— DATA EXCERPTS —
*-*-*

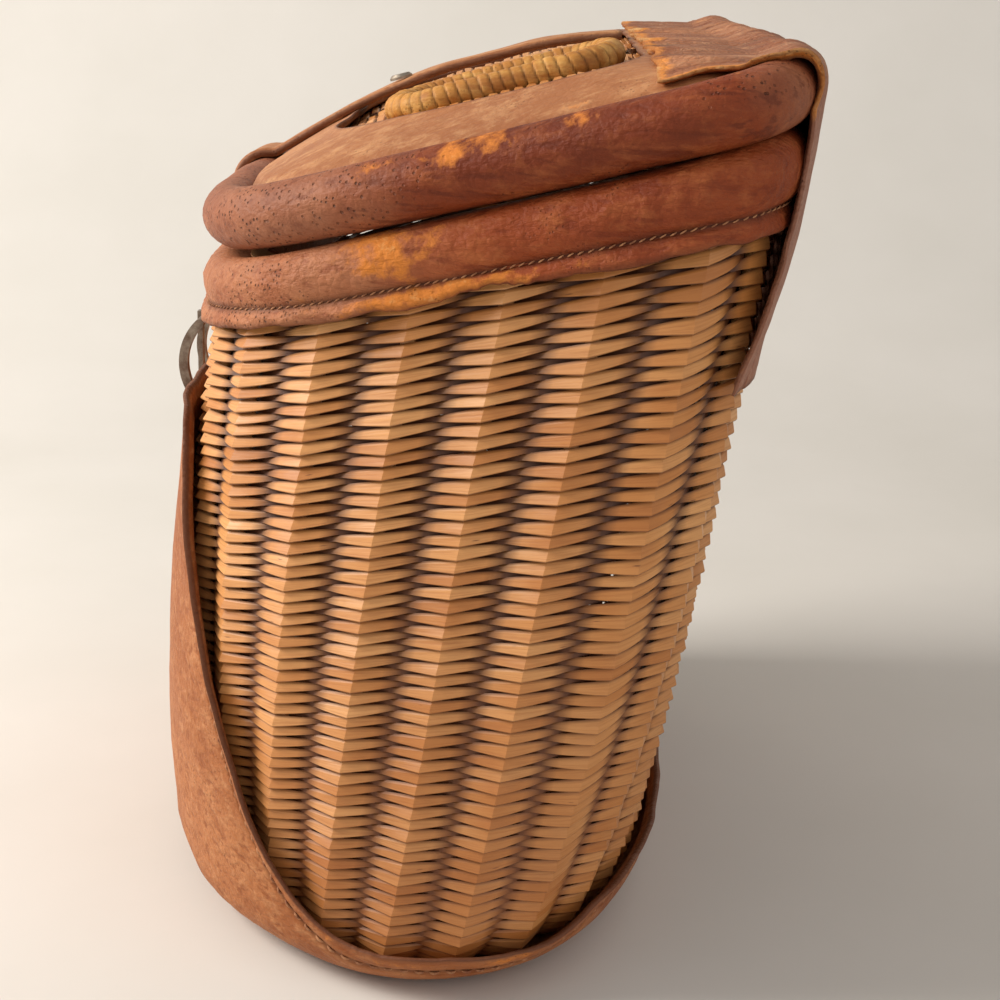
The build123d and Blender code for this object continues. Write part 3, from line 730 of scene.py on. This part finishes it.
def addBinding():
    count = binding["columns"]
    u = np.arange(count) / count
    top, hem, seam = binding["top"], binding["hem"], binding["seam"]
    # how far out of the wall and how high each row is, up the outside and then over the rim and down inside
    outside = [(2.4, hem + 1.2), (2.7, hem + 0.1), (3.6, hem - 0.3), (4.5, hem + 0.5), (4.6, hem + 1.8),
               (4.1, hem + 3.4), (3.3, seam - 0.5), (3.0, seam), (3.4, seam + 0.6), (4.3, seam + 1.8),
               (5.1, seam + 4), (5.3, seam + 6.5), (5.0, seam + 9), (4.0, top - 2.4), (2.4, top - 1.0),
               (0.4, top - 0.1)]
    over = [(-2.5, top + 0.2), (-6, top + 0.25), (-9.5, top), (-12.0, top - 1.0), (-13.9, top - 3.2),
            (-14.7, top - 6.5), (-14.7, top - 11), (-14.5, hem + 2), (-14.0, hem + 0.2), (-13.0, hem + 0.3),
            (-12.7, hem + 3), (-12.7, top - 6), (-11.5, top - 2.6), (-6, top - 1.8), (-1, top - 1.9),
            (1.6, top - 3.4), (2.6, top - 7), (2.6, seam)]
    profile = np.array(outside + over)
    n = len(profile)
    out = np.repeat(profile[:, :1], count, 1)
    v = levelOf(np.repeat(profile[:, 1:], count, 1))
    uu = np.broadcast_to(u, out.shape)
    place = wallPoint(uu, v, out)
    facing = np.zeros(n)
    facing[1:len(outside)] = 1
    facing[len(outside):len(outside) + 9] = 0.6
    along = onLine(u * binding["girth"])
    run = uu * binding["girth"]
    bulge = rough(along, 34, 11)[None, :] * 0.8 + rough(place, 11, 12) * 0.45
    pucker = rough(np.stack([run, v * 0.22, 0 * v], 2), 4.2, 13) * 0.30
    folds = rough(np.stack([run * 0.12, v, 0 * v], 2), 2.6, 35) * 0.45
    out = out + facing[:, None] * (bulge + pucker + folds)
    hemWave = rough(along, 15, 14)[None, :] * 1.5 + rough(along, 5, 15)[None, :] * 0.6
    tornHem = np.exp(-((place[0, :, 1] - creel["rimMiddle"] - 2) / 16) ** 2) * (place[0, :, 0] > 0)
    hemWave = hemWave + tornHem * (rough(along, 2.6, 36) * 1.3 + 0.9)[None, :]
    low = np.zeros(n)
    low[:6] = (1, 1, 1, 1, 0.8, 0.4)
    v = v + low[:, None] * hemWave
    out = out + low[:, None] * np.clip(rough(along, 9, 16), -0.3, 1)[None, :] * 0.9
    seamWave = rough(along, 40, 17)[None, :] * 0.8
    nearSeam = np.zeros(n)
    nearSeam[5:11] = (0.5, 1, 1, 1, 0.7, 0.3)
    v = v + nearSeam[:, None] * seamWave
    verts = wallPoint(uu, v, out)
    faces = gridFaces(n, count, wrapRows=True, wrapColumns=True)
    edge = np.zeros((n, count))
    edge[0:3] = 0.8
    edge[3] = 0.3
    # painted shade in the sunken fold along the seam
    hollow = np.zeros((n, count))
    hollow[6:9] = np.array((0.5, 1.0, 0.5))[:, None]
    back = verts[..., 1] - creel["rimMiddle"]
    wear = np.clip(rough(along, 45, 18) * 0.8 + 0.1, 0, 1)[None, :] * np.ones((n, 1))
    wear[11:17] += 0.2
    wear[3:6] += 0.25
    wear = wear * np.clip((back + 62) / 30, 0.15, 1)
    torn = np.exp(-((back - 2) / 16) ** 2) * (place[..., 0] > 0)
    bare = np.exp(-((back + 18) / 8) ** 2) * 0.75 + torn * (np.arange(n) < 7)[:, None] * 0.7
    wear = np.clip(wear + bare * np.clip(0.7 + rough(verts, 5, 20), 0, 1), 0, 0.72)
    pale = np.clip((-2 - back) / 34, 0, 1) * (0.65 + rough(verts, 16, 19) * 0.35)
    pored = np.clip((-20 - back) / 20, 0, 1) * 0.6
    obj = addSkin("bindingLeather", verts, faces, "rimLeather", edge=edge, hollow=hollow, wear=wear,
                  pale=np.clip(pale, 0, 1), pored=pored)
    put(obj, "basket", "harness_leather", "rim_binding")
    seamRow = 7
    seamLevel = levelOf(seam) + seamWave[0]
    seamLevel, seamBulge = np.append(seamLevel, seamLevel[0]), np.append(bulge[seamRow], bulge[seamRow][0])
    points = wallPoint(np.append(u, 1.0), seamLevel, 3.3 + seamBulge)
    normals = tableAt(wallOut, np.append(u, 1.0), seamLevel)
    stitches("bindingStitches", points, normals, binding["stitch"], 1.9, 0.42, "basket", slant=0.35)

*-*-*

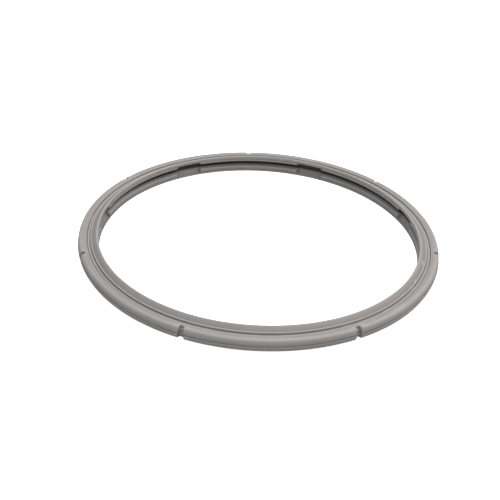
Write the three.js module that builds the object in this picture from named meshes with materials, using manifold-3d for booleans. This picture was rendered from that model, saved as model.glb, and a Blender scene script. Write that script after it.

*-*-*

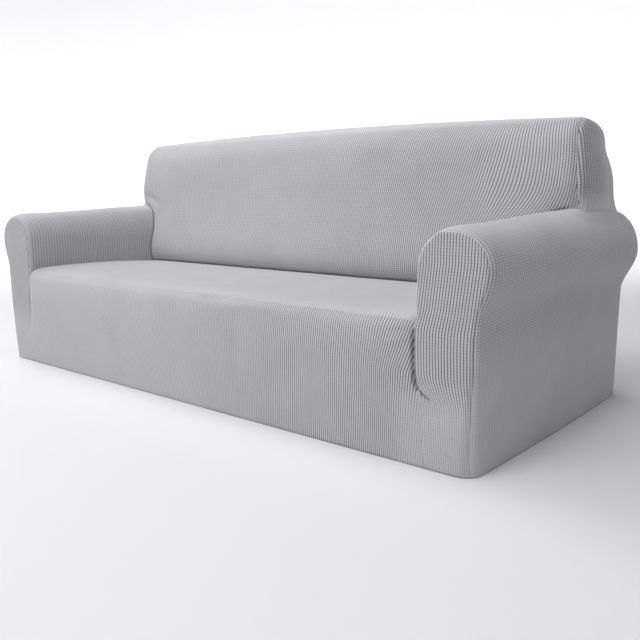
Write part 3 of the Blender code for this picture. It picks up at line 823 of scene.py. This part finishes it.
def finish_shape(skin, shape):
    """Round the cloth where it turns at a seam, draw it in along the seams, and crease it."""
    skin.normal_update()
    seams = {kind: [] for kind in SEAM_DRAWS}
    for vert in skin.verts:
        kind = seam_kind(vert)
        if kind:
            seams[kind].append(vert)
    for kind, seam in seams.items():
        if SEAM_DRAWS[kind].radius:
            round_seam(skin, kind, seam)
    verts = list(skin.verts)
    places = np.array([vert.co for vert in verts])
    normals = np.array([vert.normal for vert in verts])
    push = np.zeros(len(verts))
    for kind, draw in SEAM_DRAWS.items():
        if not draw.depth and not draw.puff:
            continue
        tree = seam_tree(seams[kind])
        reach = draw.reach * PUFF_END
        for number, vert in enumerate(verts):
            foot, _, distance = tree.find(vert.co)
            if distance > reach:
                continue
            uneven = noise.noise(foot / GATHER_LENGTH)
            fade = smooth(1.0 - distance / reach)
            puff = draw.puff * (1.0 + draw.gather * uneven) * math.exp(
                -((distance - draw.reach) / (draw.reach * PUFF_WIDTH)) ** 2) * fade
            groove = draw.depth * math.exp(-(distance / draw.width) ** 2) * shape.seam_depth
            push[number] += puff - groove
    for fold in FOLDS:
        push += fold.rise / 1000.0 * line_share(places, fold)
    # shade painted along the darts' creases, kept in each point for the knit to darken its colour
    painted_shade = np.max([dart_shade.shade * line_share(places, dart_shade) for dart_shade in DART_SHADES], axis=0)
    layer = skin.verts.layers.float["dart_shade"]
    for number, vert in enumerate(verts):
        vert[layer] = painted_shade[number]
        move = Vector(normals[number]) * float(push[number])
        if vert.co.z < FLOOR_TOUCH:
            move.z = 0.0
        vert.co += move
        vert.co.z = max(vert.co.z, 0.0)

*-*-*

— EXERCISE INSTRUCTIONS —
Copy out every line of the listing that includes the string "object".

— TASK SOLUTION —
The build123d and Blender code for this object continues. Write part 3, from line 730 of scene.py on. This part finishes it.
Write the three.js module that builds the object in this picture from named meshes with materials, using manifold-3d for booleans. This picture was rendered from that model, saved as model.glb, and a Blender scene script. Write that script after it.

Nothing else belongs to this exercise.